I am making breakfast to order for Fearless Fang, his friends and siblings. Just like the warrior my son wants it. Just like my dad used to make it for us. My dad’s spirit fills the room. I am channeling my dad. He is making scrambled eggs his way. He is humming Jim Reeves’ Welcome to My World. First, he cuts up fresh tomatoes from his garden (my dad always had a garden, no matter his accommodations; he could grow vegetables in his bedroom if he had to), Then he cuts up onions. He breaks the eggs, adds salt and pepper, whips them into a nice emulsion, adds condensed milk (to give them a fluffy shiny look, he claims). He sautés the tomatoes and onions in groundnut oil and after a while pours in the eggs. The result is always scrumptious.

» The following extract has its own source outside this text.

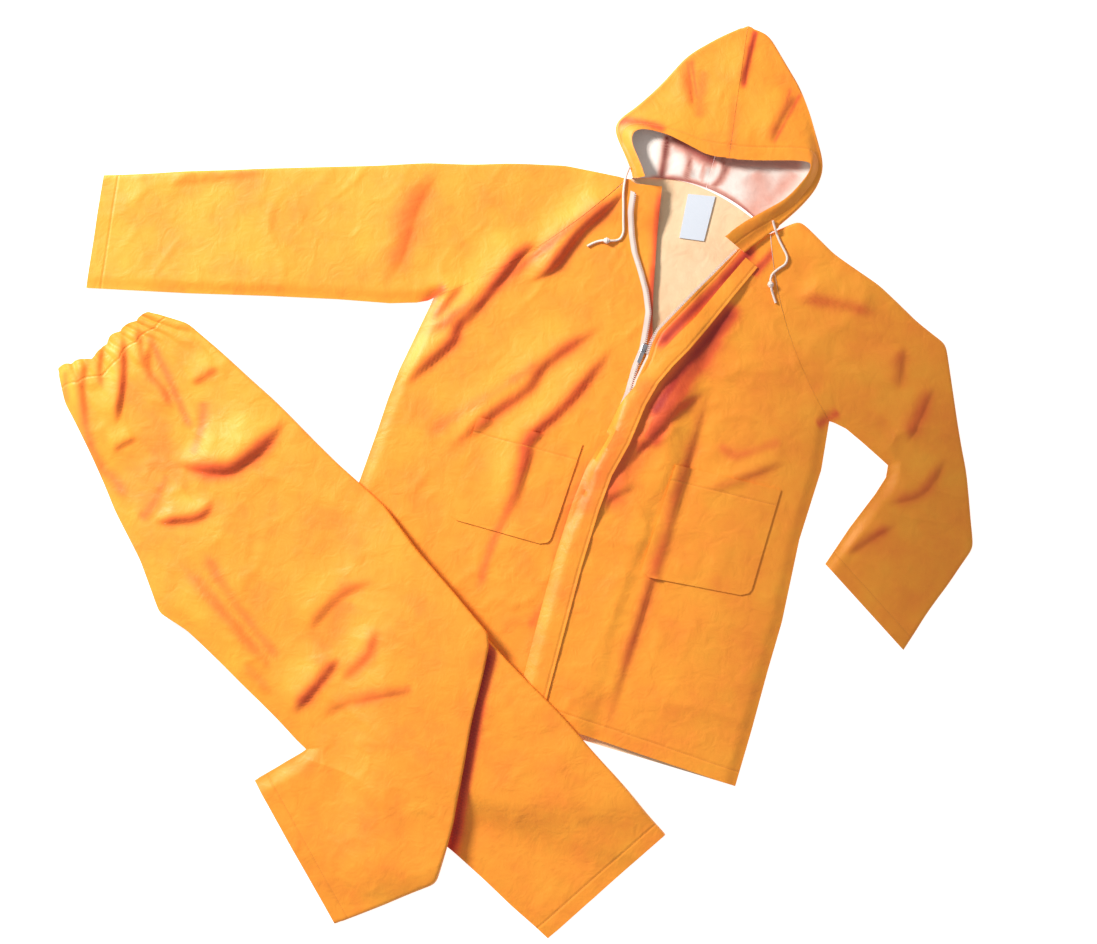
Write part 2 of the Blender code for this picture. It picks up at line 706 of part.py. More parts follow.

America. Necessity teaches us several lessons. I can cook now. I can care for as many children as the day throws in my face. It is called survival. My father taught me how to fight back and thrive. My father taught me how to deal with defeat – with song, dance, poetry and the stoicism of our ancestors. My father was my coach. Sometimes when I didn’t have the physical fight in me he taught me to charm my way through hell. I see my father in my son’s football coaches. They demand all that my son can give and more. And they do it lovingly albeit sternly. I shall never forget the look of respect and fear in my son’s eyes as a coach confronted him for forgetting a piece of his uniform at home. He has not forgotten anything ever since. We need men in our lives. I salute my father. I salute my son’s coaches.